We felt stupid and out of place miming in a television studio. Old Grey Whistle Test was OK because we could play live. The TV people had no idea what we were about: for example, that doll was hanging from my wrist on a chain. The BBC wouldn't let me go on with it because they said the chain was an "offensive weapon." They had to take it away and cover the chain with tape.

 When you were good you were brilliant a curious mismatch of slightly out of  time playing driven by an anger which I've already said. As far as I am concerned 4 classic singles musically and lyrically by itself is some achievement. The album tho was a disappointment. All the singles on it, No lyric inner. Were you running out of material because of the speed of the success ??? Were you being forced by the record Company to come up with goods fast ?? What did you make of Stiff Records ?? I know you weren't too happy with the way they exploited Gaye for the cover but in retrospect that cover is a classic.

I totally disagree that the album was a disappointment. I still love "Red Sea." As for putting all the singles on it - it didn't even have "Gary Gilmore" on it, for which we were heavily criticised at the time, but we wanted to cram in as much other stuff as we could, and got about all we could on before the sound quality would have degraded. (Aaah, vinyl!). And it HAD to have the other singles on because they were part of the message of the whole album, so we re-recorded them.

 Finally TV what are you up to now and what does the future hold for you  music wise ???

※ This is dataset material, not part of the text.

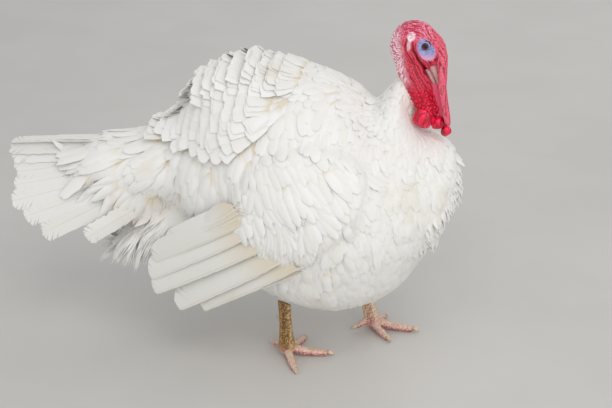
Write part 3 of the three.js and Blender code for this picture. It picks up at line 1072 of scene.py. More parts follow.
    def _tints(self, shell: Piece, local: Array, part: dict[str, Array], hollow: Array) -> None:
        """Stores the skin's colours: the main one, its flecks and its grooves.

        Args:
            shell: the head's shell.
            local: its vertices in the head's frame.
            part: how much each vertex belongs to each part.
            hollow: 0 in the grooves and 1 on the ridges.
        """
        mark = self._marks(local)
        plain = (1 - part["snood"]) * (1 - part["lobes"])
        top, nape, brow = mark["crown"] * plain, mark["nape"] * plain, mark["brow"] * plain
        ear = np.clip(mark["ear"] + mark["streak"], 0, 1) * plain
        patch = mark["patch"] * plain
        tint = layered(
            everywhere(colour(213, 32, 68), len(local)),
            (colour(252, 160, 182), top),
            (colour(244, 150, 168), brow),
            (colour(246, 226, 232), nape),
            (colour(236, 3, 64), mark["low"] * plain * (1 - 0.6 * nape)),
            (colour(246, 20, 76), part["lobes"]),
            (colour(242, 92, 124), part["dewlap"]),
            (colour(230, 78, 106), part["snood"]),
            (colour(166, 172, 212), patch),
            (colour(222, 170, 200), patch * mark["lilac"]),
            (colour(246, 236, 238), ear),
            (colour(166, 112, 116), mark["lid"]),
            (colour(96, 22, 34), mark["rim"]),
        )
        fleck = layered(
            tint,
            # pale pink flecks here and on the snood: partly the skin's mottling, partly painted highlight
            (colour(240, 140, 156), 0.32 * (1 - mark["low"]) * plain * (1 - patch) * (1 - ear)),
            (colour(204, 30, 76), 0.8 * top),
            (colour(236, 138, 154), part["snood"] * 0.6),
            (colour(112, 130, 192), patch * (1 - mark["lilac"])),
            (colour(96, 22, 34), mark["rim"]),
        )
        # the groove colours: partly the skin's own crimson and pink strokes, partly painted shade in the
        # folds, darkest in the cheek and snood
        groove = layered(
            tint * np.array([0.34, 0.09, 0.13]),
            (colour(184, 6, 60), top),
            (colour(168, 8, 52), brow),
            (colour(200, 56, 92), nape),
            (colour(118, 4, 34), part["snood"]),
            (colour(232, 186, 200), ear),
            (colour(104, 112, 166), patch),
        )
        store_tones(shell, tint, fleck, groove, hollow)
        gloss = 0.12 + 0.16 * part["lobes"] + 0.1 * mark["low"] + 0.12 * mark["crown"]
        store(shell, "gloss", Kind.NUMBER, gloss)

    def build(self, effects: Effects, solids: SolidMap) -> Piece:
        """Models the skin and dresses it.

        Args:
            effects: the shared node groups.
            solids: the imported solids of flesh.

        Returns:
            The skin.
        """
        head = self._head(solids)
        skin = self._body()
        count = len(skin.data.vertices)
        pale = everywhere(colour(232, 222, 206), count)
        store_tones(skin, pale, pale, pale, np.ones(count))
        store(skin, "gloss", Kind.NUMBER, np.zeros(count))
        applied(skin, "BOOLEAN", operation="UNION", solver="MANIFOLD", object=head)
        only(head)
        bpy.ops.object.delete()
        angle = math.radians(self.unwrap_angle)
        edited(skin, partial(bpy.ops.uv.smart_project, angle_limit=angle, island_margin=0.0))
        finished(skin, FleshFinish().make(effects), (*self.body_nodes, *self.head_nodes))
        return skin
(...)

These days I'm touring round Europe playing solo gigs, trying to take the energy and spirit of punk with me. I've been making solo records since 1992. Every now and then I record with a band for a change. Last year, for example I made an EP of two new songs and two Adverts songs with a Finnish band called Punk Lurex OK (available from my website!!) and this year I've just completed a "Best Of TV Smith" recorded with the German band Die Toten Hosen which will be released in the Spring.